Hammer, as the Lone Ranger, and Depp, as Tonto, engage the literal embodiments of capitalism aboard two trains, which begin one behind the other but soon split onto parallel tracks.

Gore Verbinski, the director, goes for broke. His trains are muscular beasts of groaning, animalistic machinery and coughing smoke. The grills are looming and sleek. The carriages sweat under the heated fossil fuels. They are, as the cliché goes, characters.

Via Jerry Bruckheimer Films

To film these two mechanical serpents racing through the mountains, the crew had to find a solution that didn’t involve laying track along unforgivable passes and steep ravines. So, they transformed a fleet of trucks into train carriages on wheels, and filmed the action practically on the trucks under the hot southern sun. Then, months later, under the hiss of air conditioning in a dark room, the visual effects team terraformed the road into an 1880s railroad, surgically removing the wheels of the trucks. The result is seamless, and my favourite train scene of the bunch.

Train to Busan (2016)

Next time you are boarding a train have a look around the carriage and ask yourself some questions. Who is on there with you? How old are they? What do they have with them? And, crucially, could you survive a zombie apocalypse with them? So begins the central pitch of our list entry from world cinema, South Korea’s ferocious thriller that may just be the ultimate zombie film.
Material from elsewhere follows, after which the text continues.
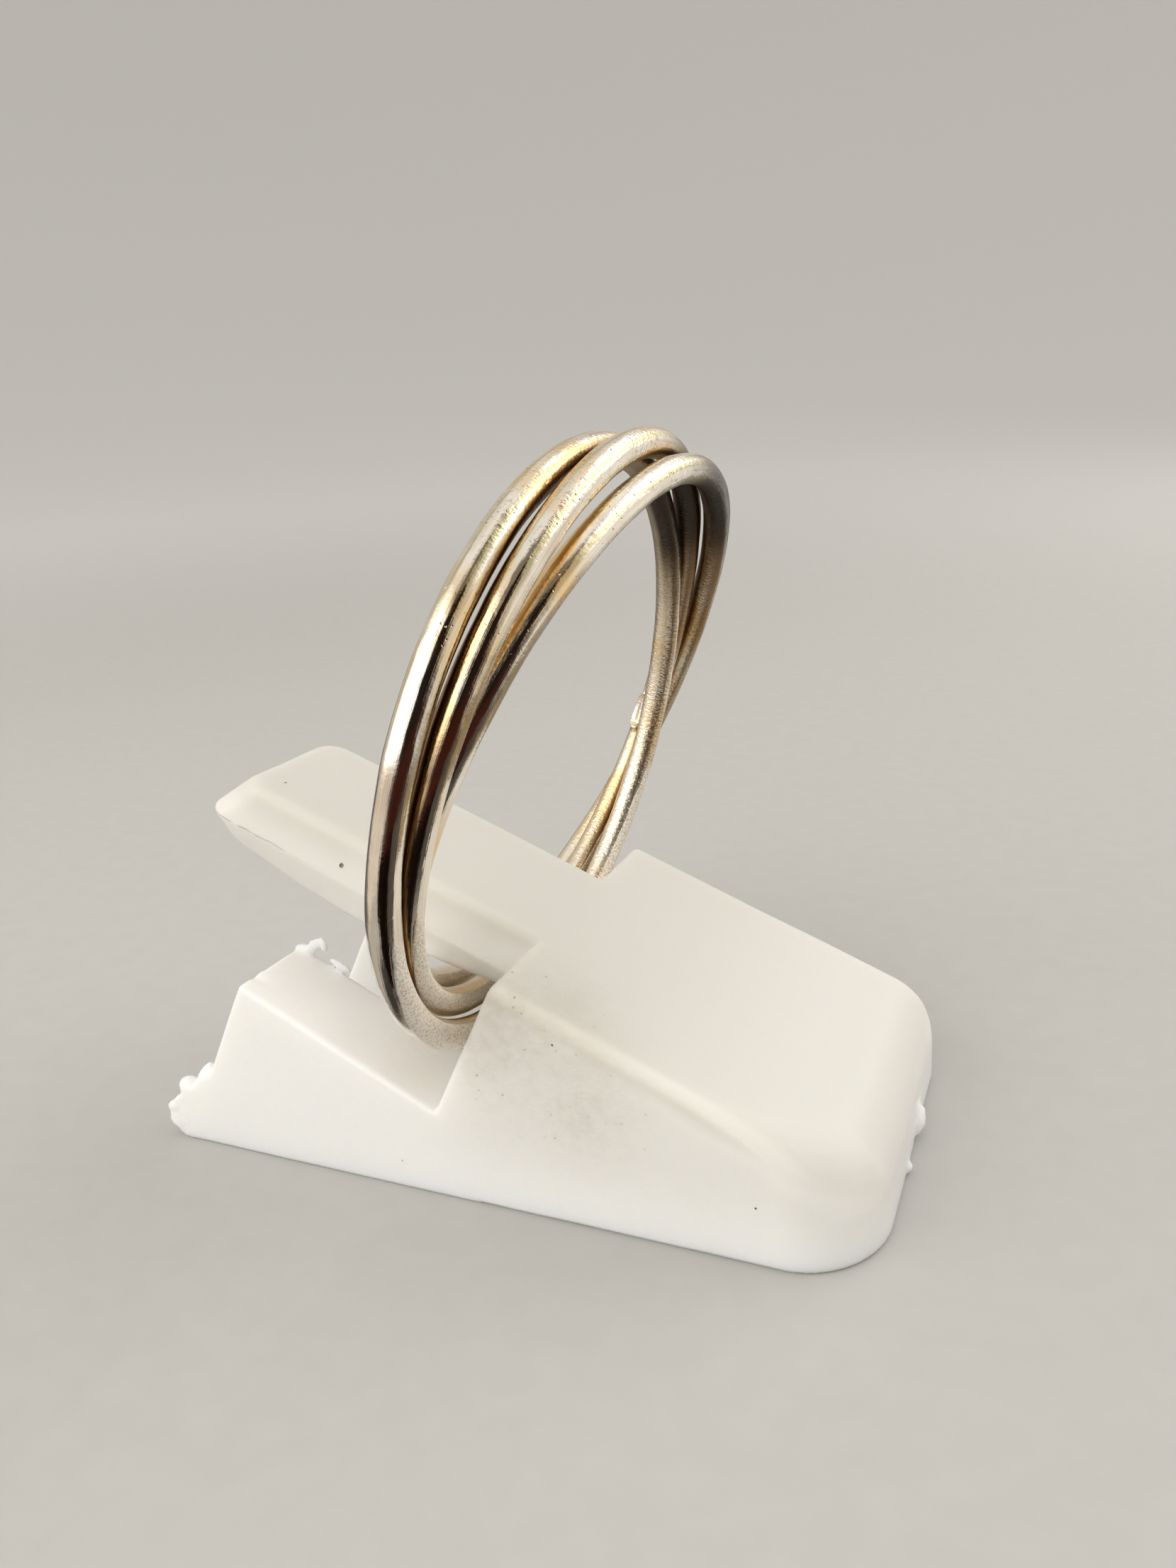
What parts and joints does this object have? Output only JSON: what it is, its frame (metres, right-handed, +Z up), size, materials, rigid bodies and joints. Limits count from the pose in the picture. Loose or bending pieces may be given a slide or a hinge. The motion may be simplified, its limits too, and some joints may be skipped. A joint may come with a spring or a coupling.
{
  "type": "three-in-one ring on a display stand",
  "caption": "Finger ring of interlocking round-wire silver bands, looped over the tongue of a small white moulded wedge stand.",
  "frame": {"origin": "on the stand's underside, midway along its length and on its middle line", "axes": "+X along the stand towards its low end, +Y towards the back, +Z up from the underside"},
  "size_m": [0.0263, 0.0232, 0.0239],
  "materials": {
    "silver": "polished silver round wire, finely scratched, with warm tarnish where the bands meet",
    "white_plastic": "satin white moulded plastic with small specks and grey scuffs"
  },
  "bodies": {
    "root": {"band_front": "silver", "band_middle": "silver", "band_back": "silver", "display_stand": "white_plastic"}
  },
  "joints": []
}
Via Next Entertainment Films

South Korea’s biggest international hits generally have themes of class divide bathed in the scarlets of extreme violence, and Train to Busan definitely nails the latter. As a bullet train becomes infected with undying monsters, a father must rally his fellow passengers to survive a Darwinian Hellscape, as he seeks to get his estranged daughter from Seoul to Busan.

Via Next Entertainment Films

Featuring knock-out work from the mighty Ma Dong-seok (South Korea’s superior answer to The Rock), the fight scenes are confined and suspenseful. One set-piece at a train station is what ‘Hardhome’ was to Game of Thrones: an unstoppable wave of rapid undead throwing everything they can to pursue our heroes.

Th film plays with every part of a locomotive; from the toilets to the doors to the seats. But the ultimate takeaway of the film? Always check the above luggage rack is free.